* [STATED EXERCISE]
Output exactly the lines from the first one down to the line containing "self.leaf = np.full(self.SIZE, self.EMPTY)", inclusive.

* [COLLECTED DATA]
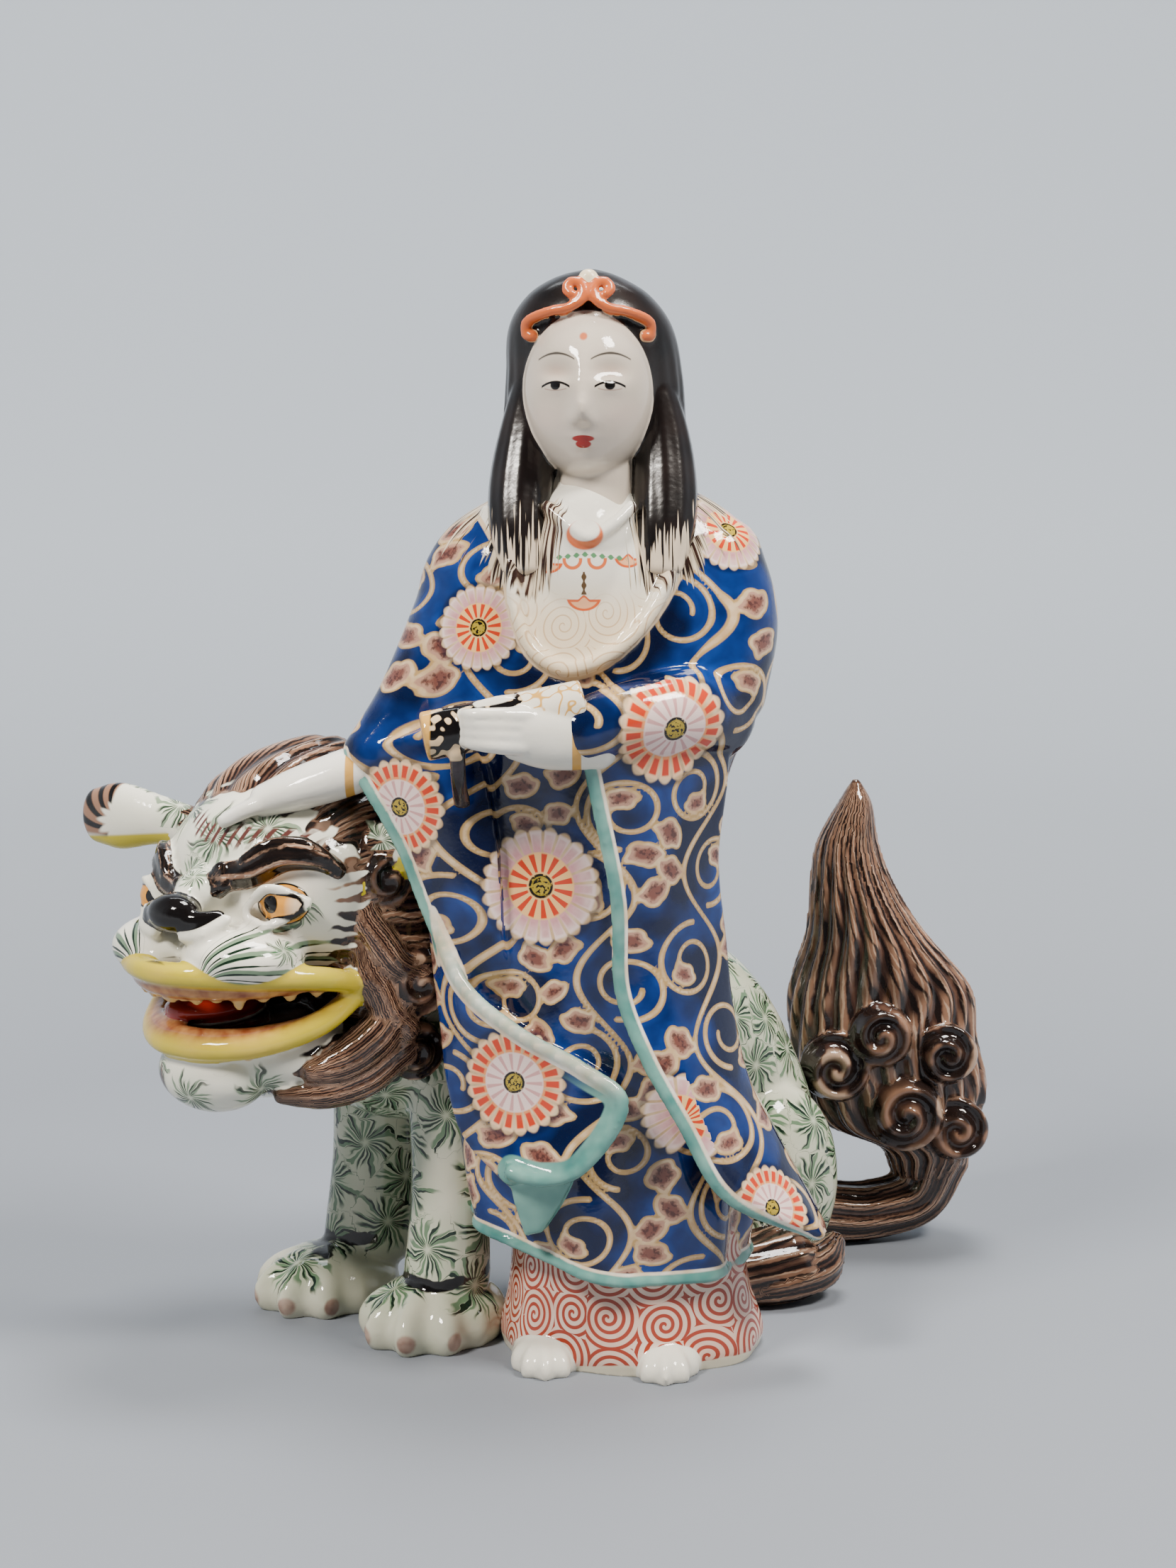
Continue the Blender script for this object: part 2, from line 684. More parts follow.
class Scroll:
    """Distance fields of a running vine scroll with leaves, drawn on a fine grid over the chart."""

    CELL = 0.3
    LOW = np.array([-112.0, 15.0])
    SIZE = (750, 740)
    EMPTY = 5.0
    STEMS = 9
    SPACING = 25.5
    WAVE = 43.0
    SPIRAL_TURNS = 1.25
    LEAF_TRIES = 9000

    def __init__(self):
        self.vine = np.full(self.SIZE, self.EMPTY)
        self.leaf = np.full(self.SIZE, self.EMPTY)

    def dab(self, layer, spot, radius):
        reach = int((radius + 3) / self.CELL)
        i, j = ((spot - self.LOW) / self.CELL).astype(int)
        i0, i1 = max(i - reach, 0), min(i + reach, self.SIZE[0])
        j0, j1 = max(j - reach, 0), min(j + reach, self.SIZE[1])
        if i0 >= i1 or j0 >= j1:
            return
        x = self.LOW[0] + self.CELL * np.arange(i0, i1)[:, None] - spot[0]
        y = self.LOW[1] + self.CELL * np.arange(j0, j1)[None] - spot[1]
        part = layer[i0:i1, j0:j1]
        np.minimum(part, np.hypot(x, y) - radius, out=part)

    def stroke(self, layer, points, radii):
        for spot, radius in zip(points, radii):
            self.dab(layer, spot, radius)

    def gap(self, spot):
        """How far a spot is from everything that is drawn."""
        i, j = np.clip(((spot - self.LOW) / self.CELL).astype(int), 0, np.array(self.SIZE) - 1)
        return min(self.vine[i, j], self.leaf[i, j])

    def leaf_at(self, root, heading, size, bend):
        """A lobed comma leaf that grows from its root and bends to one side."""
        t = np.linspace(0, 1, 12)
        turn = heading + bend * t
        spine = root + np.cumsum(np.stack([np.cos(turn), np.sin(turn)], -1) * size / 11, axis=0)
        if self.gap(spine[7]) < 0.27 * size + 1.0:
            return
        width = size * np.interp(t, [0, 0.2, 0.5, 0.75, 1], [0.03, 0.13, 0.31, 0.2, 0.04])
        self.stroke(self.leaf, spine, width)
        for n, away, lobe in ((4, -0.17, 0.19), (7, 0.2, 0.17)):
            aside = math.copysign(away * size, away * bend)
            spot = spine[n] + aside * np.array([-math.sin(turn[n]), math.cos(turn[n])])
            self.dab(self.leaf, spot, lobe * size)
        self.stroke(self.vine, np.linspace(root, spine[2], 6), np.full(6, 0.5))

    def spiral(self, centre, radius, start, hand):
        """Draws a spiral, and gives the (root, heading, size, bend) of the leaves along it."""
        t = np.linspace(0, 1, 110)
        around = start + hand * TURN * self.SPIRAL_TURNS * t
        reach = radius * (1 - 0.62 * t)
        points = centre + np.stack([reach * np.cos(around), reach * np.sin(around)], -1)
        self.stroke(self.vine, points, 0.66 - 0.16 * t)
        leaves = ((109, 1.7, 6.2, 1.5), (30, 0.5, 6.4, -0.9), (58, 0.5, 5.8, -0.9))
        return [(points[n], around[n] + hand * turn, size, hand * bend) for n, turn, size, bend in leaves]

    def stem(self, number):
        """Draws a waving stem with a spiral in each bend, and gives the leaves along it."""
        leaves = []
        base = -102 + self.SPACING * number + rng.uniform(-1, 1)
        shift = rng.uniform(0, self.WAVE)
        z = np.arange(12, 236, 0.4)
        u = base + 6.5 * np.sin(TURN * (z + shift) / self.WAVE)
        self.stroke(self.vine, np.stack([u, z], -1), 0.64 + 0.12 * np.sin(z / 5))
        for n in range(-1, 14):
            crest = (n * 0.5 + 0.25) * self.WAVE - shift
            if not 10 < crest < 236:
                continue
            side = 1 if n % 2 == 0 else -1
            centre = np.array([base - side * 4.6, crest + rng.uniform(-1.5, 1.5)])
            start = math.pi * 0.45 if side > 0 else -math.pi * 0.55
            leaves += self.spiral(centre, 9.2 + rng.uniform(-0.7, 0.7), start, rng.choice([-1, 1]))
            for lift in (-8.5, 0, 8.5):
                root = np.array([base + side * 6.5 * math.cos(lift / self.WAVE * TURN), crest + lift])
                heading = (0 if side > 0 else math.pi) + side * 0.1 * lift
                leaves.append((root, heading, 7.2, side * rng.uniform(0.7, 1.5)))
        return leaves

    def draw(self):
        """All the stems, then the leaves along them, then leaves in the gaps that are left."""
        leaves = [leaf for number in range(self.STEMS) for leaf in self.stem(number)]
        for root, heading, size, bend in leaves:
            self.leaf_at(root, heading, size, bend)
        for _ in range(self.LEAF_TRIES):
            spot = self.LOW + rng.uniform(0, 1, 2) * np.array(self.SIZE) * self.CELL
            room = self.gap(spot)
            if room > 3.9:
                heading = rng.uniform(0, TURN)
                size = min(7.4, 2.2 * room)
                root = spot - 0.55 * size * np.array([math.cos(heading), math.sin(heading)])
                self.leaf_at(root, heading, size, rng.choice([-1.0, 1.0]))

    def read(self, layer, u, z):
        x = np.clip((u - self.LOW[0]) / self.CELL, 0, self.SIZE[0] - 1.001)
        y = np.clip((z - self.LOW[1]) / self.CELL, 0, self.SIZE[1] - 1.001)
        i, j = x.astype(int), y.astype(int)
        a, b = x - i, y - j
        return ((1 - a) * (1 - b) * layer[i, j] + a * (1 - b) * layer[i + 1, j]
                + (1 - a) * b * layer[i, j + 1] + a * b * layer[i + 1, j + 1])


LEAF_BORDER = 0.85
# Flowers of the robe: (x, z) seen from the front, radius, and whether the red petals are outside
FLOWERS = [
    (-37.7, 188.4, 10.5, 0), (10.3, 165.0, 14.5, 1), (-57.3, 144.1, 12.0, 1), (-22.4, 125.1, 14.5, 0),
    (-29.0, 77.5, 13.0, 1), (11.5, 67.9, 12.0, 0), (35.1, 45.0, 10.5, 1), (24.0, 212.0, 10.5, 0),
]
BACK_FLOWERS = [
    (-30, 190, 12, 0), (8, 168, 13, 1), (-22, 132, 14, 0), (6, 98, 12, 0), (-34, 84, 12, 1), (-8, 52, 13, 1),
]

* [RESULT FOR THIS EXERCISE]
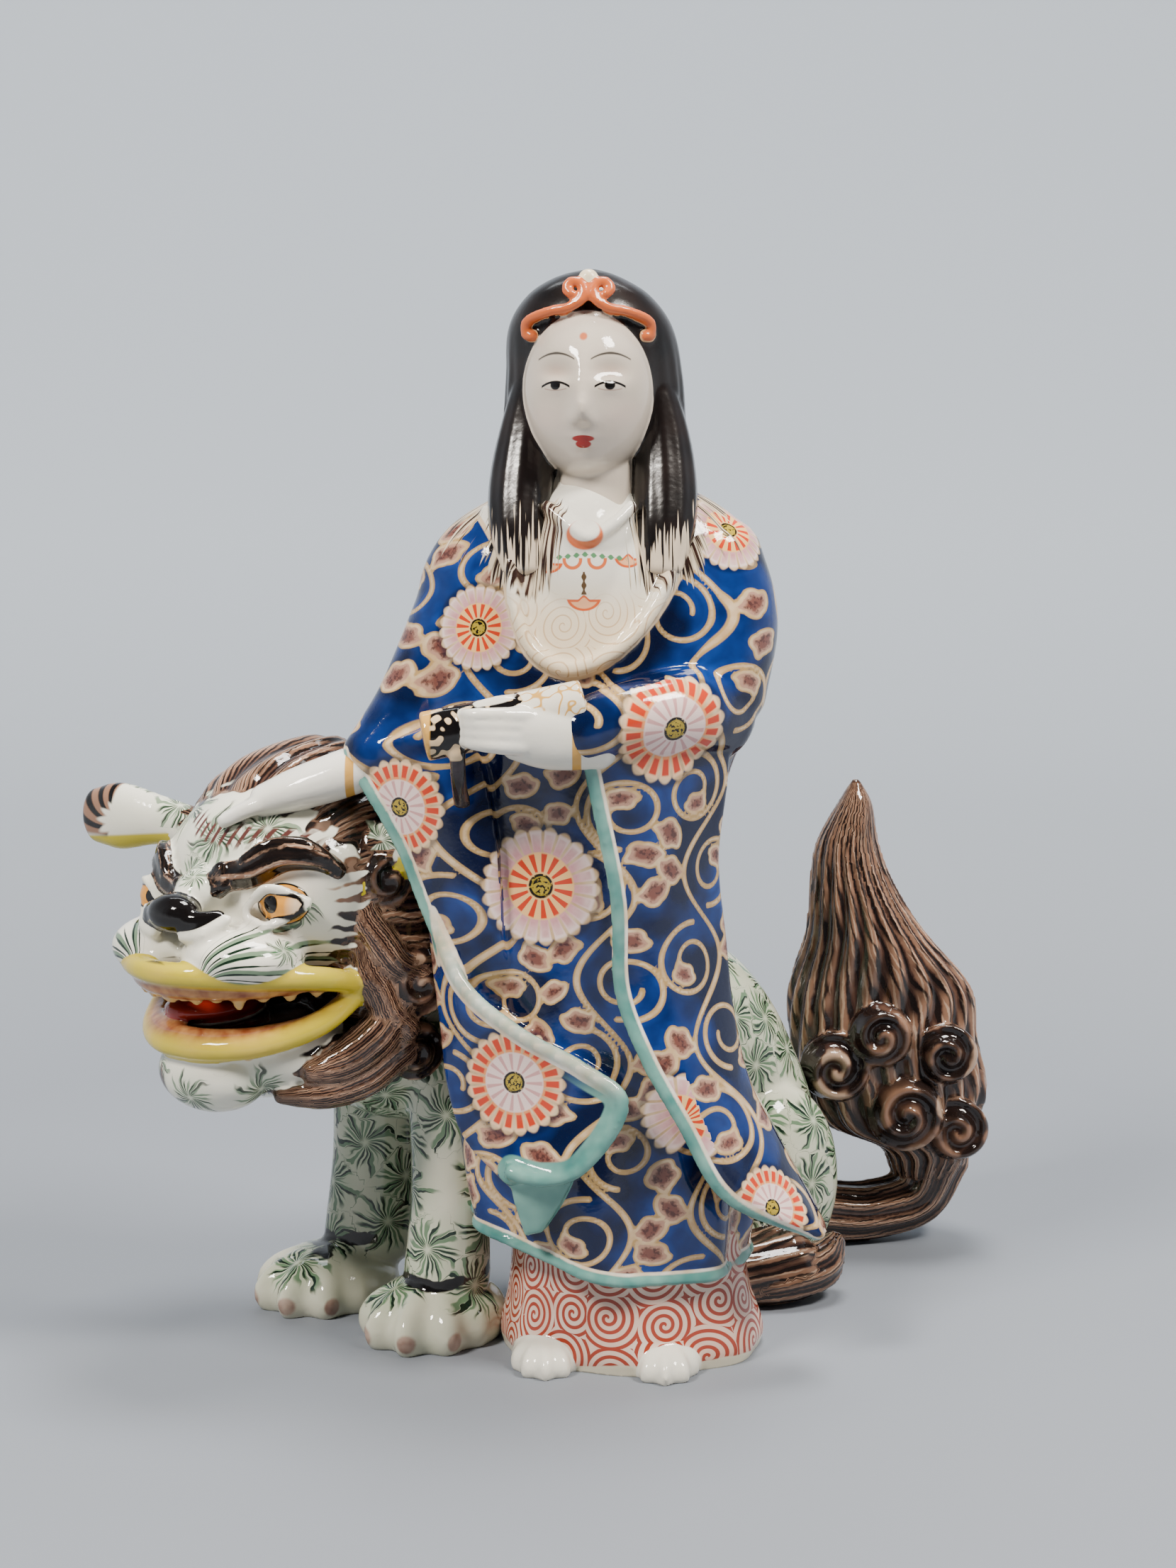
Continue the Blender script for this object: part 2, from line 684. More parts follow.
class Scroll:
    """Distance fields of a running vine scroll with leaves, drawn on a fine grid over the chart."""

    CELL = 0.3
    LOW = np.array([-112.0, 15.0])
    SIZE = (750, 740)
    EMPTY = 5.0
    STEMS = 9
    SPACING = 25.5
    WAVE = 43.0
    SPIRAL_TURNS = 1.25
    LEAF_TRIES = 9000

    def __init__(self):
        self.vine = np.full(self.SIZE, self.EMPTY)
        self.leaf = np.full(self.SIZE, self.EMPTY)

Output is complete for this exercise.